One of the best parts about this time of year is that we get all of the year-end lists and superlatives, e.g. “The 100 best books of the year” or “Word of the Year” or for political junkies “Politifact’s Lie of the Year.” And earlier this month, Time magazine named its 2017 Person of the Year. This year, Time chose to bestow that designation on “The Silence Breakers.”
But Time gave second place to none other than President Donald Trump. Trump, likely foreseeing that he wouldn’t be chosen for the top spot, sent a tweet a couple weeks in advance of Time’s announcement to let us all know that he never wanted that dumb title in the first place. In other words, he pulled the old “you can’t fire me, I quit.”
The silliness had me thinking back to last year, when Time did choose Trump as its person of the year. Shortly after Time announced that choice I read a really interesting in depth analysis of Trump’s Person of the Year cover image. Since Trump seems so disappointed to miss out on winning the title again this year, I thought we’d let him relive some of last year’s glory by going back and taking a look at that cover and that analysis again right now.
Here’s the analysis by culture writer Jake Romm at The Forward. I hope you’ll click over to read the whole thing, because this is one where the beauty is in all of the specific details – a few short excerpts won’t do it justice. But I will give you a few excerpts now for just a taste . . .
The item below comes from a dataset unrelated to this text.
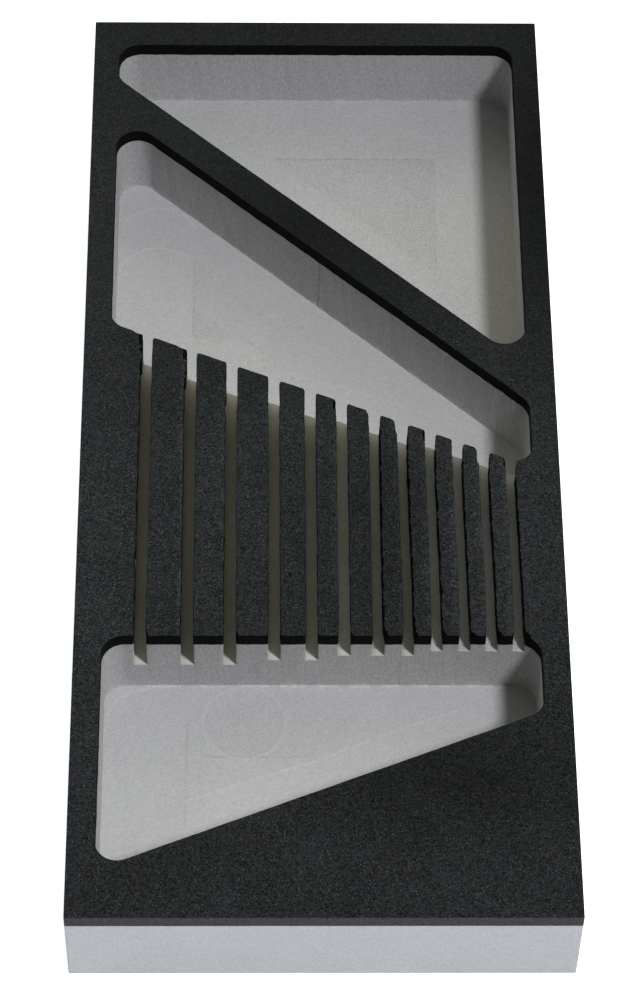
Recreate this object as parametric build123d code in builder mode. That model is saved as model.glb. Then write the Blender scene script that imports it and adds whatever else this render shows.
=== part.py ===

Romm begins by pointing out that many people mistake Time’s Man of the Year selection as an honor, when in fact it’s not necessarily a positive distinction. I would add that based on his behavior, Trump seems to share this misunderstanding with the masses:
Time Magazine’s annual “Person of the Year” announcement is, year after year, grossly misunderstood. Time Magazine is clear on its sole criterion – “the person who had the greatest influence, for better or worse, on the events of the year” – yet, do a simple search on Twitter and you will find countless people who seem to think that the “Person of the Year” selection is tantamount to an endorsement. Previous winners have included Joseph Stalin (1939, 1942), Ayatollah Khomeini (1979), Adolf Hitler (1938), and other figures who I think it is safe to assume the Time staff does not endorse.
Romm then goes on to say that Time’s choice of cover image for Trump gives us some clues as to whether Time views Trump “for better or for worse.” Romm focuses on three elements of the photograph: the colors, the pose, and the props (i.e. the chair in which Trump is seated for the photo).
Notice how the colors appear slightly washed out, slightly muted, soft. The palette creates what we might call a vintage effect . . . [T]he color suggests an older type of film, namely, Kodachrome. By reproducing a Kodachrome color palette, the Time cover makes us reimagine the cover as if it were an image from the era of Kodachrome’s mass popularity [between the late 1930’s and 70s]. . .This visual-temporal shift in a sense mirrors a lot of the drives that fueled Trump’s rise . . . This election was not just about regressive policy choices, but also about traditional values . . .
In our post-monarchic time, the power of the throne is largely gone, but the power of a seated figure remains. The chair itself is unimportant, it is the act of sitting that matters. By placing a portrait in this tradition, the chair assumes the role of the throne, and the sitter the role of king (or queen) — the visual effect is the same . . .
[W]e must note the ominous shadow lurking on the backdrop. It’s a small, but important and clever detail. Just as this image provides us with two theoretical points of view, it also provides us with two Trumps — Trump the president-elect, and the specter of Trump the president, haunting in the wings, waiting to take form.
The Props (i.e. the chair)
The brilliance of the chair however, is visual rather than historical. It’s a gaudy symbol of wealth and status, but if you look at the top right corner, you can see a rip in the upholstery, signifying Trump’s own cracked image. Behind the bluster, behind the glowing displays of wealth, behind the glittering promises, we have the debt, the tastelessness, the demagoguery, the racism, the lack of government experience or knowledge (all of which we unfortunately know too well already). Once we notice the rip, the splotches on the wood come into focus, the cracks in Trump’s makeup, the thinness of his hair, the stain on the bottom left corner of the seat — the entire illusion of grandeur begins to collapse. The cover is less an image of a man in power than the freeze frame of a leader, and his country, in a state of decay. The ghostly shadow works overtime here — suggesting a splendor that has already passed, if it ever existed at all.
All of this is, of course, just one writer’s analysis of Trump’s Time magazine cover. It’s possible Romm saw things in it that Time magazine and/or the photographer never intended. But whatever Time intended, everything Romm wrote in this piece about Trump’s history, his character, his campaign, the sense of foreboding his impending presidency had cast over the nation and what all of that that might portend for the upcoming years, has so far proven itself to be correct, at this point nearly one year into Trump’s presidency.